DATA EXTRACT:
▼▼▼

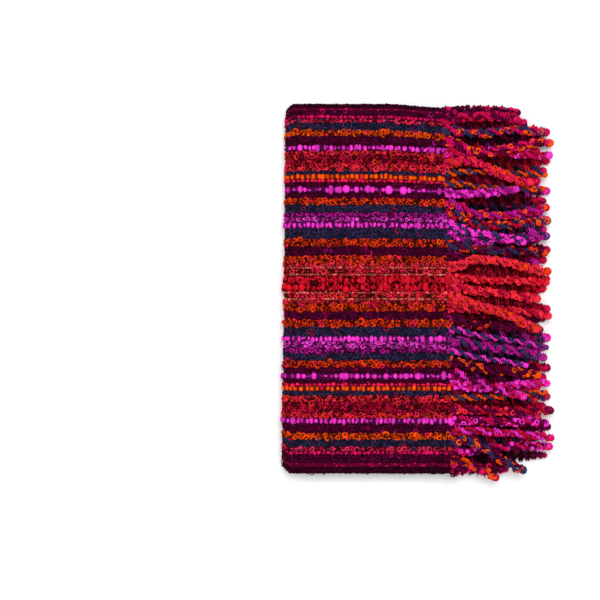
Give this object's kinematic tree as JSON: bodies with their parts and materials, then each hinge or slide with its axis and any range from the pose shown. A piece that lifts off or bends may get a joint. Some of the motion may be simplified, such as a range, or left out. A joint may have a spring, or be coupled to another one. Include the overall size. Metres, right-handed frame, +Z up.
{
  "type": "folded scarf",
  "caption": "Hand-woven bouclé scarf in warp stripes of reds, pinks, orange and navy, folded flat with its twisted fringes at one side.",
  "frame": {"origin": "middle of the folded scarf's footprint, on the surface that it lies on", "axes": "+X along the warp stripes towards the fringe, +Y across the cloth's width towards its back selvedge, +Z up out of the surface"},
  "size_m": [0.2748, 0.3776, 0.0326],
  "materials": {
    "woven_cloth": "looped bouclé weave, matt with a soft nap",
    "inner_cloth": "looped bouclé weave, matt with a soft nap",
    "fringe_yarn": "twisted bouclé yarn, matt"
  },
  "bodies": {
    "root": {"outer_layer": "woven_cloth", "hidden_layers": "inner_cloth", "fringe_top": "fringe_yarn", "fringe_under": "fringe_yarn"}
  },
  "joints": []
}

▲▲▲

WHAT YOU WILL DO: From the listing above, reproduce all the lines exactly.

RESPONSE BELOW:
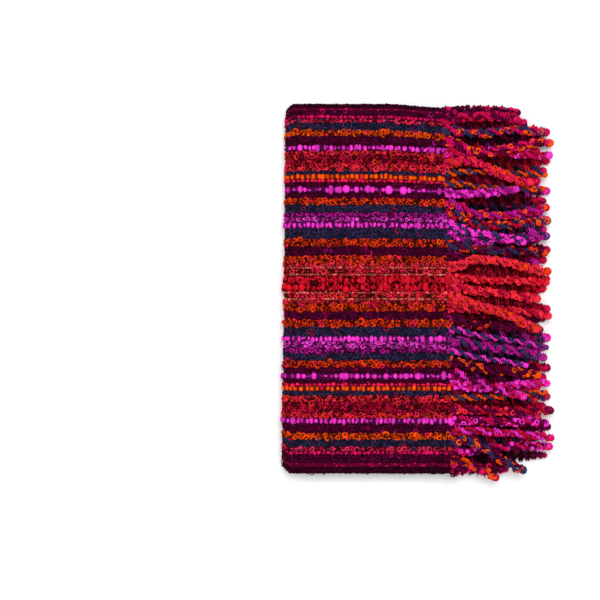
Give this object's kinematic tree as JSON: bodies with their parts and materials, then each hinge or slide with its axis and any range from the pose shown. A piece that lifts off or bends may get a joint. Some of the motion may be simplified, such as a range, or left out. A joint may have a spring, or be coupled to another one. Include the overall size. Metres, right-handed frame, +Z up.
{
  "type": "folded scarf",
  "caption": "Hand-woven bouclé scarf in warp stripes of reds, pinks, orange and navy, folded flat with its twisted fringes at one side.",
  "frame": {"origin": "middle of the folded scarf's footprint, on the surface that it lies on", "axes": "+X along the warp stripes towards the fringe, +Y across the cloth's width towards its back selvedge, +Z up out of the surface"},
  "size_m": [0.2748, 0.3776, 0.0326],
  "materials": {
    "woven_cloth": "looped bouclé weave, matt with a soft nap",
    "inner_cloth": "looped bouclé weave, matt with a soft nap",
    "fringe_yarn": "twisted bouclé yarn, matt"
  },
  "bodies": {
    "root": {"outer_layer": "woven_cloth", "hidden_layers": "inner_cloth", "fringe_top": "fringe_yarn", "fringe_under": "fringe_yarn"}
  },
  "joints": []
}